— К Святому Петру или по доминиканским местам? — по инерции спросил Гильермо, спасибо хоть, больше не красный — желто-бледный от злости, в том числе и на себя самого. Пожалуй, на Марко в этой унизительной неразберихе он злился меньше, чем на кого бы то ни было.
— Нет, не к Петру… Отец Джампаоло сказал (
Гильермо надеялся только, что вместе с ним не вздрогнула вся комната.
Нет, откуда ему знать, Бенедетто и Бенедетто. В одном только Доминиканском Ордене три блаженных Бенедикта. Монашеское имя Гильермо мог, по идее, принять вслед за любым из них. Не говоря уж об отце монашества. И Джампаоло тоже не знает, не может знать… только в Сиене знали некоторые, и вот еще Винченцо. Это просто…
Это просто fatalitй. Ее штучки. Залезть в самое тайное, проникнуть в самое глубокое, и там…
— Отец Гильермо? Вы здеся? — в комнату сунулся длинный нос кого-то из братьев-первокурсников. А, этот пьемонтец с его деревенским выговором, когда ж они научатся стучаться?
— Что за «здеся»! Говорите грамотно, брат, вы будущий богослов! — насмешливое восклицание — его вариант рявканья — сорвалось с губ непроизвольно, опередив ответ. — Я занят, у меня важный разговор, я многократно просил не входить в кабинет без стука!
Изгнанный пьемонтец исчез, со страху шумно прихлопнув дверь. Марко не отрывал глаз от пола, теперь старательно считая трещинки в покрытии.

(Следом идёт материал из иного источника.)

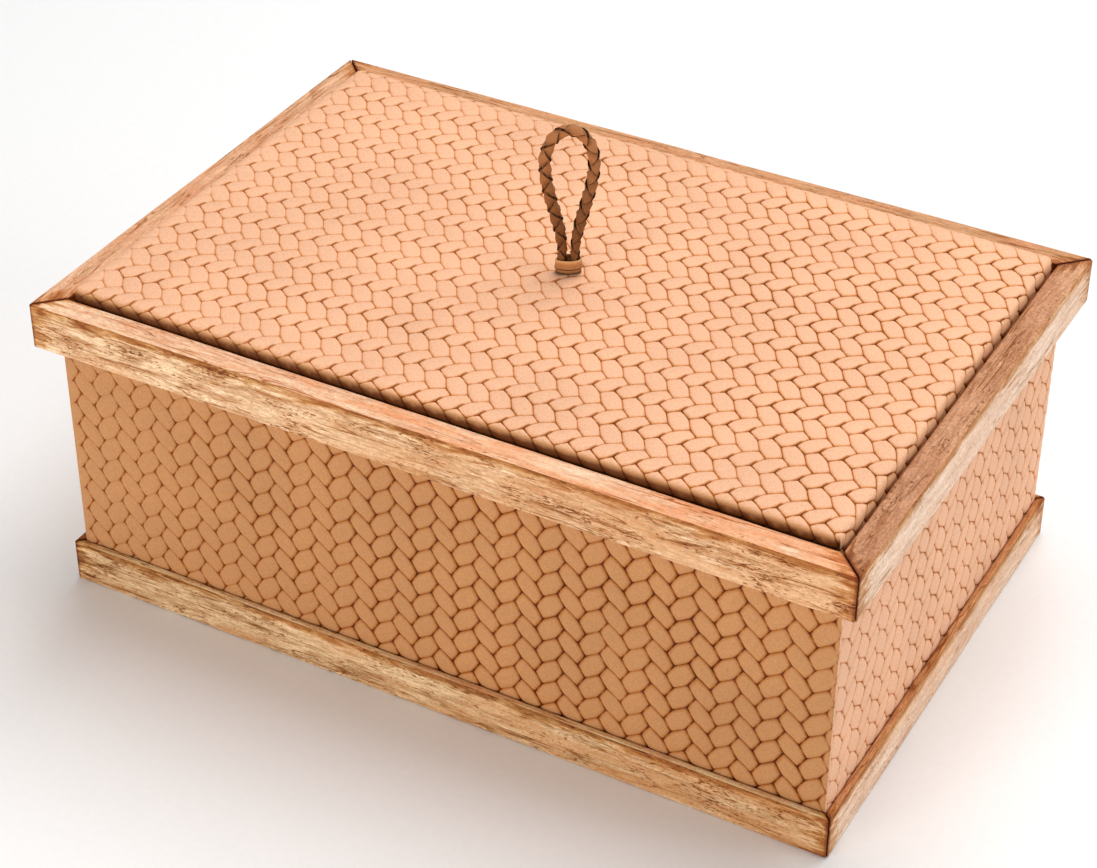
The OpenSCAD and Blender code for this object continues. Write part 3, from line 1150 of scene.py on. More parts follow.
@dataclass
class BodyHide:
    """The strip of hide round the body, folded tight at its four corners."""

    patterns: dict[Side, BraidPattern]
    corner_r: float = 1.5
    flat_edge: float = 1.8
    hem: float = 1.0
    # height that the middle of each side's pattern lies at
    middle: float = 62.0
    seam_inset: float = 20.0
    seam_gap: float = 0.3
    seam_depth: float = 1.0
    # for front, right, back and left: how much painted shade each side gets, most on the front, none on the
    # right
    side_shades: tuple[float, ...] = (0.5, 0.0, 0.2, 0.35)
    # how deep the braid still is at each side's left end, as a share
    faintest: tuple[float, ...] = (0.65, 0.8, 0.8, 0.8)
    # how far the lines of the braid wander each way, and how unevenly they are pressed, over what span
    drift: Triple = (0.4, 0.5, 45.0)
    uneven: Spot = (0.2, 30.0)
    low: Vector = field(init=False)
    high: Vector = field(init=False)

    def __post_init__(self) -> None:
        """Reads the body's size from the frame, in millimetres."""
        self.low, self.high = (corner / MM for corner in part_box("body_hide"))

    def part_seam(self, sheet: Piece) -> None:
        """Parts the flat back panel where the strip's two ends meet in a butt seam.

        Args:
            sheet: the flat panel.
        """
        seam = self.high.x - self.seam_inset - self.seam_gap / 2
        with Bench.editing(sheet):
            for column in (-1.2, -0.5, 0.5, 1.2):
                Bench.saw((seam + column * self.seam_gap, 0, 0), (1, 0, 0))
        for vertex in sheet.data.vertices:
            if abs(vertex.co.x / MM - seam) < 0.6 * self.seam_gap:
                vertex.co.z = min(vertex.co.z, -self.seam_depth * MM)

    def panel(self, side: Side) -> Piece:
        """Models the part of the strip that covers one side.

        Args:
            side: which side.

        Returns:
            The panel, in its place.
        """
        pattern = self.patterns[side]
        half, face = self.high.xy if side.long else self.high.yx
        half -= self.corner_r
        reach = half + self.corner_r * math.pi / 4
        low = (-reach, self.low.z + self.hem - self.middle)
        high = (reach, self.high.z - self.hem - self.middle)
        seed = 20.0 + 5 * side.value

        def pressed(point: Vector) -> Vector:
            """Lets the pattern wander and flattens it towards the folded corners.

            Args:
                point: a point of the flat panel, in metres.

            Returns:
                Its new place, in metres.
            """
            x, y, z = point / MM
            x += self.drift[0] * wander(x, y, self.drift[2], seed)
            y += self.drift[1] * wander(x, y, self.drift[2], seed + 1)
            edge = ease((half - abs(x) + 0.9) / self.flat_edge)
            faint = (1 - self.faintest[side.value]) * (1 - ease((x + half) / half))
            uneven = 1 + self.uneven[0] * wander(x, y, self.uneven[1], seed + 2)
            groove = max(z, -pattern.groove_depth) * (1 - faint) * uneven
            pit = min(0.0, z + pattern.groove_depth) * (1 + 2 * faint)
            return Vector((x, y, (groove + pit) * edge)) * MM

        def wrapped(point: Vector) -> Vector:
            """Takes a point of the flat panel to its place on the front of the box.

            Args:
                point: the point, in metres.

            Returns:
                Its place, in metres.
            """
            x, y, depth = point / MM
            past = max(0.0, abs(x) - half) / self.corner_r
            out = (self.corner_r + depth) * math.cos(past)
            aside = (self.corner_r + depth) * math.sin(past)
            across = math.copysign(min(abs(x), half) + aside, x)
            return Vector((across, -(face - self.corner_r) - out, self.middle + y)) * MM

        sheet = pattern.sheet(f"body_hide_{side.name.lower()}", low, high)
        Bench.reshape(sheet, pressed)
        with Bench.editing(sheet):
            Bench.saw_square(low, high, clear_outer=True)
        if side is Side.BACK:
            self.part_seam(sheet)
        Bench.record(sheet, "emboss", pattern.height_share)
        # the side's painted shade, the same all over it
        Bench.record(sheet, "tan", lambda p: self.side_shades[side.value])
        Bench.reshape(sheet, wrapped)
        sheet.data.transform(side.turn)
        return sheet

    def build(self) -> Piece:
        """Models the four panels and joins them into one strip.

        Returns:
            The finished piece.
        """
        hide = Bench.join([self.panel(side) for side in Side], "body_hide_embossed")
        Bench.smooth(hide, 60)
        HIDE.dress(hide)
        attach(hide, "box")
        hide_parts("body_hide")
        return hide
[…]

На самом деле отец Джампаоло сказал — в худшем случае вас ожидает немного унижения, а это никогда не вредило спасению. В лучшем вы встретите понимание, и поверьте, эта болезнь лучше всего лечится настоящей дружбой и сочувствием. На крик Марко — «Так что же мне теперь делать?!» — бывший приор засмеялся, накрывая его яростную руку своей, артритичной и синей от проступивших жил. «Знаете, брат, старый анекдот: упали два человека в глубокую яму. Один сидит спокойно, другой бегает по яме и кричит: что же теперь делать? Первый ему говорит: надо же, какой ты трудолюбивый! Тебе и в яме обязательно что-нибудь делать!»
Марко бледно улыбнулся. После того как плакал на исповеди, размазывая слезы рукавом и скапулиром, ничего уже не страшно.